Obama turns ‘austerity inauguration’ into a dash for corporate cash
The President made a point of transparency and capped donations in 2009 but critics say 2013 is dominated by the dollar
When Barack Obama became president, in 2009, he kept his promise to shake up Washington by imposing a $50,000 cap on all donations to his inaugural fund, declining any financial gifts from corporations or trade unions and releasing full details of all the individuals who had contributed.
What a lot has changed in four years. As Obama prepares to revel in his second inauguration, on Monday, there is no ceiling on what an individual can give, corporations and lobby groups are very welcome and the presidential inaugural committee has been going on a fundraising binge as though there was no tomorrow.
On surface appearance, the inauguration is a sober and scaled-down affair compared with 2009. The number of Inaugural Balls on Monday night has been slashed from 10 to two – a Commander-in-Chief Ball and an Inaugural Ball. But don’t be fooled by the outward semblance of austerity. In fact, says the government transparency watchdog, the Sunlight Foundation, this year’s inauguration has been turned into an orgy of cash generation.
“Here’s a guy who four years ago was Mr Transparency, vowing to change the way business was done in Washington, and now it all looks very much as though its business as usual once again. That’s puzzling,” said the foundation’s Kathy Kiely.

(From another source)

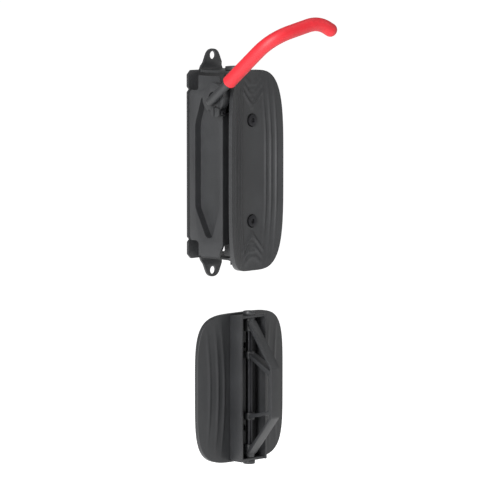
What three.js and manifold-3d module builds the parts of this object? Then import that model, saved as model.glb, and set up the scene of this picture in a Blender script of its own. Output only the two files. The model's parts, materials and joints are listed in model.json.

Take the web page that the presidential inaugural committee posted a few months ago, called “Help America celebrate”. It invites individuals to become a “Washington premium partner”. As part of the package the donor – billed as an “institution” – is offered 16 tickets to various official events, including four to the inaugural ball. The price tag: $1m.
For $500,000 an institution can opt for the John Adams package, which comes with eight tickets. The most expensive package for an individual donor – as opposed to corporate – is $250,000.

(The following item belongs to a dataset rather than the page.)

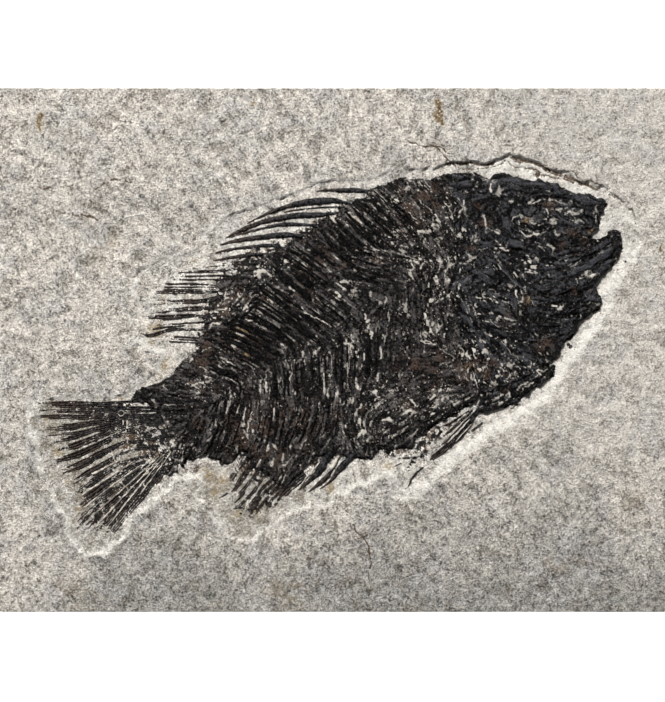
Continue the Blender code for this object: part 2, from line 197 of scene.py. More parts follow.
# Where the head's plates and sheen take over from the trunk's.
HEAD_REGION = [
    (450, 172), (500, 170), (600, 190), (630, 240), (610, 310), (560, 372), (500, 412), (478, 412),
    (470, 380), (458, 330), (452, 290), (455, 240), (450, 200),
]

# Which way the fibres of the body lie: (column, row, degrees clockwise from rightwards).
GRAIN = [
    (310, 235, 47), (335, 232, 50), (350, 222, 46), (380, 205, 45), (395, 210, 38), (411, 216, 60),
    (430, 210, 55), (305, 262, 34), (290, 300, 36), (345, 250, 46), (370, 235, 47), (392, 232, 45),
    (275, 275, 42), (225, 352, 27), (245, 345, 25), (230, 365, 27), (212, 372, 22), (190, 392, 10),
    (170, 400, 6), (262, 330, 27), (285, 330, 38), (310, 310, 36), (330, 325, 33), (360, 252, 8),
    (380, 270, 12), (360, 282, 14), (410, 257, 14), (350, 300, 38), (320, 335, 38), (340, 300, 36),
    (358, 325, 62), (375, 318, 140), (390, 322, 92), (388, 345, 92), (350, 360, 91), (325, 370, 88),
    (302, 365, 88), (278, 390, 89), (262, 400, 94), (240, 410, 104), (215, 425, 112),
    (200, 440, 118), (178, 452, 130), (350, 420, 92), (302, 440, 115), (272, 445, 96),
    (380, 360, 92), (405, 325, 96), (402, 355, 100), (425, 358, 2), (420, 400, 150), (380, 400, 146),
    (400, 420, 150), (450, 390, 165), (440, 410, 148), (446, 280, 108), (438, 315, 80),
    (420, 300, 92), (436, 236, 60), (145, 402, 12), (140, 430, 168), (165, 430, 170),
    (285, 462, 120), (255, 458, 120), (330, 450, 125), (360, 440, 60), (430, 440, 140),
    (240, 300, 120), (220, 325, 5), (250, 275, 5),
    (480, 180, 178), (510, 190, 172), (545, 190, 10), (580, 198, 12), (500, 206, 150),
    (533, 205, 150), (470, 220, 95), (487, 225, 70), (515, 222, 60), (550, 230, 148), (580, 215, 10),
    (590, 225, 60), (575, 240, 30), (520, 240, 5), (500, 245, 25), (545, 245, 60), (560, 262, 4),
    (550, 278, 160), (500, 270, 42), (520, 283, 45), (480, 262, 150), (476, 285, 155),
    (462, 300, 68), (470, 320, 45), (490, 318, 22), (505, 325, 10), (520, 308, 92), (545, 315, 3),
    (550, 330, 165), (535, 332, 60), (500, 300, 15), (508, 348, 55), (520, 362, 40), (485, 350, 60),
    (480, 375, 100), (500, 370, 70), (530, 350, 10), (545, 360, 60), (600, 258, 138),
    (585, 278, 150), (612, 245, 145), (585, 300, 150), (575, 325, 120), (520, 385, 153),
    (500, 397, 152), (545, 370, 150),
]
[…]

Not only is Obama inviting such huge sums from individuals and corporations alike, he has also refused to disclose details on the sums given by donors and has only belatedly agreed to release their names.
For transparency campaigners like the Sunlight Foundation, Obama’s aggressive pursuit of cash takes some of the shine off a great celebration of the peaceful democratic transfer of power from president to president. “Obama’s re-election campaign slogan was ‘Forward’, but he’s taking us a step backward,” Kiely said.
Aside from Obama’s own fundraising efforts, Washington is awash – as it always is at inauguration time – with balls and dinners organized by lobbies and interest groups keen to gain direct access to Congress members and administration figures. The Sunlight Foundation has counted more than 100 hot-ticket events this weekend.
They include a ball thrown by the Creative Coalition – an umbrella for America’s most powerful entertainment companies that lobbied heavily for the Stop Online Piracy Bill, SOPA, that would have penalised online copyright breaches. A separate ball has been bank-rolled by Google, which vigoriously opposed SOPA.
Obama’s enthusiastic embrace of the chequebook raises the question of what he intends to do with the money raised, should it exceed the cost of the inauguration. Bill Clinton used the surplus funds from his second inauguration in 1997 to provide seed capital for his presidential library in Little Rock, Arkansas.
It is possible that Obama is thinking along similar lines, amid recent speculation that he is considering setting up a presidential library, after he stands down in 2017, in his home town of Chicago. Another theory is that he will use any left-over cash to fund his new online campaign network, Organizing for Action, which has formed out of the structure of his re-election campaign.
Should that be the case, it is possible we will never find out about it. The presidential inaugural committee is under no obligation to reveal what it does with the money it raises, while Organizing for Action has been set up as a 501(c)4 social welfare entity that does not have to disclose its donors.